The next year my friends and I wised up and waited days instead of hours outside the graduate student entrance. The floor--to stand on the floor--was our goal.  When we stood outside Cameron rubbing our hands together just to keep warm, up pulled a jet-black escalade. From its dark interior with media and fan attention to rival Taylor Swift, there he came.  Jovial, outgoing, loud, and hilarious from the very first step out of that vehicle.

 Dickie V wanted to be with the fans, the Crazies, in a way no other tv announcer had done before.  He held our signs, took picture after picture, handed out autograph after autograph, and made sure to make eye contact with every single Crazie who simply wanted to see him.

Me, in my ridiculous Duke outfit, like you do.

Once we entered Cameron on that day, we had hours to wait on the court until the game began.  He came by handing out autographs and taking pictures, making sure we knew that he knew how dedicated this fanbase is. It was that day that he pointed at me, as I was decked out in a Cameron Crazie shirt and my ridiculous Duke hat, smiled and said, "I love your hat." Thumbs up, too. Day. Made.

So yeah, ESPN, you could say I'm bummed that you'd pull him from this broadcast. No matter how good Shulman and Bilas are (and they are good), Dickie V is a lot more than just a broadcaster. Dickie V is a Crazie hero. And he's a Tarheel hero too.  And a Wildcat hero too. He's a college basketball hero.

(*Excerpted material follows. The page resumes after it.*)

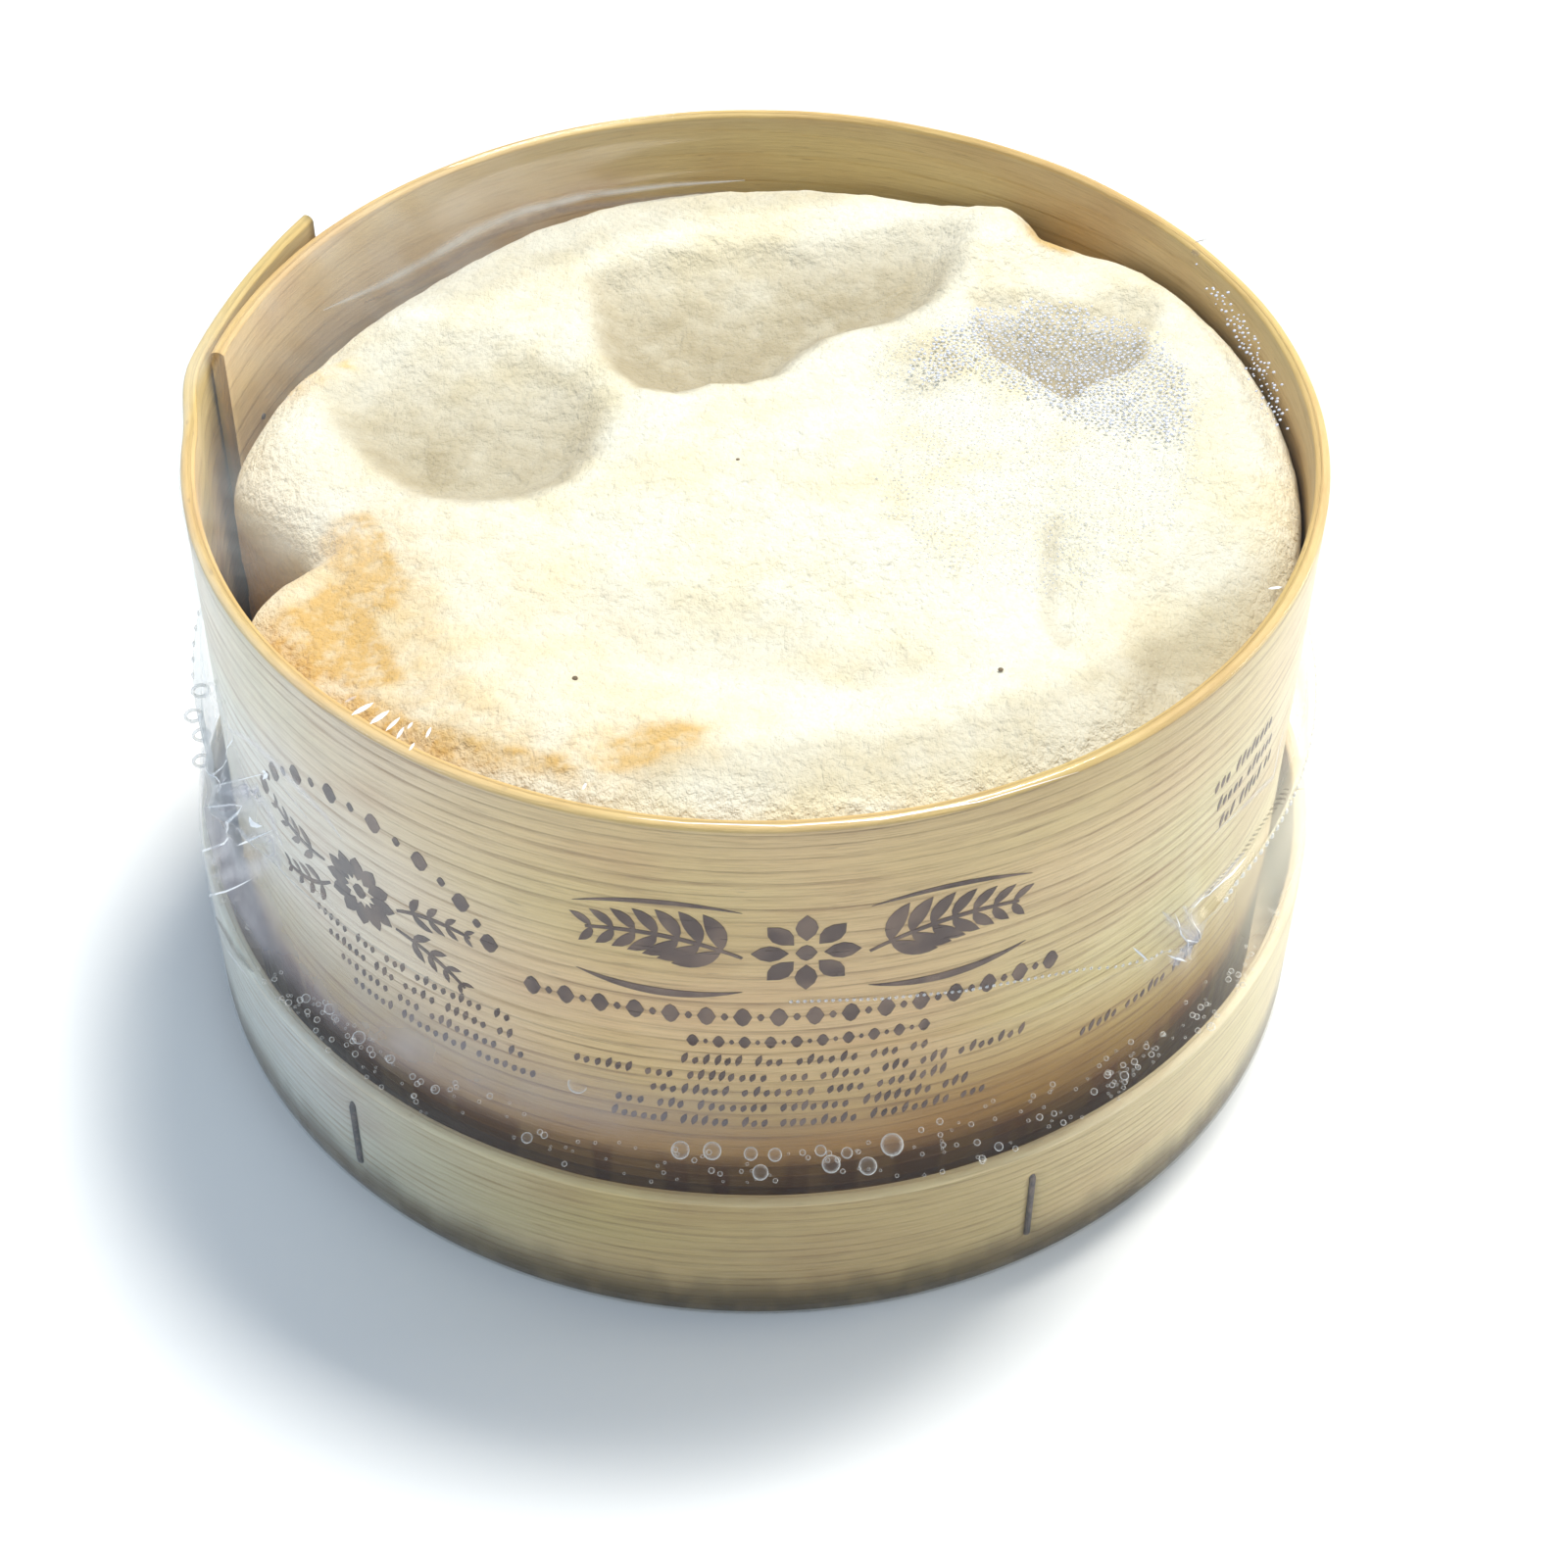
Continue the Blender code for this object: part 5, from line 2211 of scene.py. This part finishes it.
@dataclass
class FilmTrim:
    """The film's beads, folds and glints, laid where the picture shows them."""

    film: Film
    raised: float = 0.05 * MM
    pixel_step: float = 5.0
    tick_step: float = 6.0
    dot_step: float = 7.0
    half_tick: Place = (3.0, -1.5)
    bead_runs: tuple[tuple[float, float, float], ...] = ((322.0, 392.0, 1.25), (148.0, 190.0, 2.3))
    bead: float = 0.36 * MM
    dot: float = 0.20 * MM
    loop: float = 0.85 * MM
    seam_ticks: Spots = ((1309, 803), (1293, 830), (1268, 867), (1245, 893), (1231, 909))
    dotted_line: Spots = ((1189, 967), (1120, 986), (984, 1011), (900, 1019), (807, 1022))
    loops: Spots = ((210, 704), (211, 728), (210, 749), (213, 775))

    @staticmethod
    def drawn(spots: Spots, step: float) -> Spots:
        """More spots along the line through some.

        Args:
            spots: Spots of the picture.
            step: Distance between the new ones, in pixels.

        Returns:
            The spots.
        """
        found = np.array(spots, dtype=float)
        reach = np.concatenate([[0.0], np.cumsum(np.hypot(*np.diff(found, axis=0).T))])
        fine = np.linspace(0.0, reach[-1], max(5, int(reach[-1] / step)))
        return tuple(zip(np.interp(fine, reach, found[:, 0]), np.interp(fine, reach, found[:, 1])))

    def surface(self, angle: Array, height: Array) -> Array:
        """Radius of the film's side, with its creases and seam."""
        seam = self.film.seam_proud * bell(height - self.film.seam(angle), 0.75 * MM)
        return self.film.side(angle, height) + self.film.fans(angle, height) + seam + self.film.thickness

    def lay_side(self, places: Array, lift: float) -> Array:
        """Lay places on the film's side."""
        angle, height = places[:, 0] / MM, places[:, 1]
        return around(angle, self.surface(angle, height) + 0.03 * MM + lift, height)

    def lay_top(self, places: Array, lift: float) -> Array:
        """Lay places on the film's top."""
        height = self.film.top(places[:, 0], places[:, 1]) + self.film.thickness + lift
        return np.column_stack([places, height])

    def strokes(self) -> None:
        """Creases, shadows and glints of each kind, on the side and on the top."""
        ticks = np.array(self.drawn(self.seam_ticks, self.tick_step))
        short = tuple((0.45, (tick - self.half_tick, tick + self.half_tick)) for tick in ticks)
        to_side = np.array([1.0 * MM, 1.0])
        for mark in Mark:
            # The seam's dark ticks are drawn with the painted shadows.
            on_side = SIDE_MARKS.get(mark, ()) + (short if mark is Mark.DARK else ())
            for part, marks in (("side", on_side), ("top", TOP_MARKS.get(mark, ()))):
                lines = []
                widths = []
                for width, spots in marks:
                    fine = self.drawn(spots, self.pixel_step)
                    if part == "side":
                        line = SIGHT.against(fine, self.film.side) * to_side
                    else:
                        line = SIGHT.upon(fine, self.film.top)
                    share = np.linspace(0.0, 1.0, len(line))
                    lines.append(line)
                    widths.append(width * MM * np.maximum(0.12, np.sin(np.pi * share) ** 0.6))
                if not lines:
                    continue
                lay = self.lay_side if part == "side" else self.lay_top
                made = stroke_mesh(f"{mark.value.name}_{part}", lines, widths, lay, self.raised)
                cast_nothing(made)
                settle(made, [mark.value.material()], "clear_film")

    def beads(self) -> None:
        """Small welded beads along the seam, and open loops at the left."""
        angle = np.concatenate([np.arange(*run) for run in self.bead_runs])
        height = self.film.seam(angle)
        dotted = SIGHT.against(self.drawn(self.dotted_line, self.dot_step), self.film.side)
        angle = np.concatenate([angle, dotted[:, 0]])
        height = np.concatenate([height, dotted[:, 1]])
        radii = np.concatenate([np.full(len(angle) - len(dotted), self.bead), np.full(len(dotted), self.dot)])
        face = self.surface(angle, height)
        out = around(angle, 1.0, 0.0)
        beads = scatter("seam_beads", dome(10, 0.8), around(angle, face - 0.1 * MM, height), out, radii)
        looped = SIGHT.against(self.loops, self.film.side)
        away = around(looped[:, 0], 1.0, 0.0)
        centres = around(looped[:, 0], self.surface(looped[:, 0], looped[:, 1]) + 0.5 * MM, looped[:, 1])
        along = away[:, [1, 0, 2]] * [-1.0, 1.0, 1.0]
        loops = scatter("seam_loops", ring(16, 0.24), centres, along, np.full(len(looped), self.loop))
        for made in (beads, loops):
            wet = Water(made.name + "_film", (0.90, 0.92, 0.95), 0.35, 0.5)
            settle(made, [wet.material()], "clear_film")

    def build(self) -> None:
        """Model all the trim."""
        self.strokes()
        self.beads()


@dataclass
class Specks:
    """A few dark specks on the rind."""

    cheese: Cheese
    places: tuple[tuple[float, float, float], ...] = (
        (-1.9, -2.9, 0.24), (-16.7, -36.5, 0.30), (23.9, -34.5, 0.28),
    )

    def build(self) -> Piece:
        """Model the specks.

        Returns:
            The piece.
        """
        spots = np.array(self.places)
        x, y = spots[:, 0] * MM, spots[:, 1] * MM
        centres = np.stack([x, y, self.cheese.height(x, y) - 0.1 * MM], axis=1)
        outs = np.tile([[0.0, 0.0, 1.0]], (len(spots), 1))
        made = scatter("rind_specks", dome(9, 0.5), centres, outs, spots[:, 2] * MM)
        return settle(made, [Ink((0.16, 0.11, 0.06), (0.30, 0.22, 0.12), "speck").material()], "rind")


@dataclass
class Boards:
    """The two plain boards, which keep their solids and get their finish."""

    nodes: tuple[str, ...] = ("box_floor", "lid_board")

    def dress(self) -> None:
        """Give each board its finish."""
        for node in self.nodes:
            solid = bpy.data.objects[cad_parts[node].name]
            solid.data.materials.clear()
            solid.data.materials.append(Board(node + "_spruce").material())
            LOG.info("%s: dressed", node)


@dataclass
class Studio:
    """Pale floor, soft light and the camera."""

    zenith: Colour = (0.56, 0.66, 0.77)
    horizon: Colour = (0.13, 0.16, 0.20)

    def floor(self) -> None:
        """A wide plain floor under the object."""
        half = 3.0
        corners = np.array([(-half, -half, 0.0), (half, -half, 0.0), (half, half, 0.0), (-half, half, 0.0)])
        made = mesh_object("floor", corners, [(0, 1, 2, 3)])
        made.location.z = -0.05 * MM
        made.data.materials.append(Tabletop().material())

    def lamp(self, name: str, place: Sequence[float], size: Place, power: float, colour: Colour) -> None:
        """An area light aimed at the object.

        Args:
            name: Its name.
            place: Where it stands, in metres.
            size: Its width and height.
            power: Its power in watts.
            colour: Its colour.
        """
        light = bpy.data.lights.new(name, "AREA")
        light.shape = "RECTANGLE"
        light.size, light.size_y = size
        light.energy = power
        light.color = colour
        made = bpy.data.objects.new(name, light)
        made.location = place
        aim = Vector((0.0, 0.0, 0.04)) - Vector(place)
        made.rotation_euler = aim.to_track_quat("-Z", "Y").to_euler()
        bpy.context.scene.collection.objects.link(made)

    def light(self) -> None:
        """A key from behind, a warm side light, a cool fill from the left and a paler sky overhead."""
        sky = Tree("sky", world=True)
        way = sky.value("ShaderNodeTexCoord", output="Generated")
        colour = sky.mix(sky.coordinate(way, "Z"), self.horizon, self.zenith)
        shader = sky.value("ShaderNodeBackground", sockets={"Color": colour})
        bpy.context.scene.world = sky.finish(shader, "World")
        self.lamp("key", (0.38, 0.66, 1.85), (0.46, 0.46), 40.0, (1.0, 0.97, 0.90))
        self.lamp("fill", (-1.05, -0.45, 0.40), (0.60, 0.40), 2.4, (0.78, 0.89, 1.0))
        self.lamp("side", (1.05, 0.26, 0.24), (0.50, 0.40), 5.0, (1.0, 0.94, 0.78))

    def camera(self) -> None:
        """The camera, at the photograph's angle."""
        lens = bpy.data.cameras.new("camera")
        lens.lens = SIGHT.lens
        lens.sensor_width = SIGHT.sensor
        lens.clip_start = 0.01
        made = bpy.data.objects.new("camera", lens)
        made.matrix_world = SIGHT.pose()
        bpy.context.scene.collection.objects.link(made)
        bpy.context.scene.camera = made

    def build(self) -> None:
        """Set the whole studio."""
        self.floor()
        self.light()
        self.camera()
        bpy.context.scene.view_settings.view_transform = "Standard"


def main() -> None:
    """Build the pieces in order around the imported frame."""
    logging.basicConfig(level=logging.INFO, format="%(name)s %(message)s")
    box_low, box_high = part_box("box_hoop")
    lid_low, lid_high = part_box("lid_hoop")
    cheese = Cheese(foot=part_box("cheese")[0].z)
    box = BoxHoop(
        "box_wall",
        "box_hoop",
        "box_veneer",
        face=58.9 * MM,
        foot=box_low.z,
        top=box_high.z,
        lap_start=170.0,
        lap_turn=25.0,
    )
    staples = (228.8, 297.9, 88.0, 72.0)
    lid = LidHoop(
        "lid_wall",
        "lid_hoop",
        "lid_veneer",
        face=63.2 * MM,
        foot=lid_low.z,
        top=lid_high.z,
        lap_start=95.0,
        lap_turn=30.0,
        staple_angles=staples,
        board_top=box_low.z,
    )
    film = Film(cheese, box, lid.face, lid.top, box.top)
    Studio().build()
    cheese.build()
    Specks(cheese).build()
    box.build()
    lid.build()
    Boards().dress()
    wires = Staples()
    for number, angle in enumerate(staples, 1):
        leg = 2.4 * MM if number < 3 else 3.5 * MM
        wires.build(f"lid_staple_{number}", angle, lid.staple_middle, lid.face, leg)
    for number, (angle, height) in enumerate(((163.0, 50.0 * MM), (153.0, 27.0 * MM)), 1):
        face = float(box.outside(np.array(angle), np.array(height)))
        wires.build(f"box_staple_{number}", angle, height, face, 3.5 * MM)
    Print(box.face).build()
    film.build()
    Moisture(film).build()
    FilmTrim(film).build()


if __name__ == "__main__":
    main()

Dickie V makes college basketball what it is. And, to pull him from a broadcast such as tomorrow night's is not only the end of an era, it's a signal to the student bodies of these remarkable universities that ESPN's relationship with the students isn't as important as they thought it was.

Please, ESPN.  Fly Vitale to Durham.  The Blue Devil Nation will thank you. America will thank you.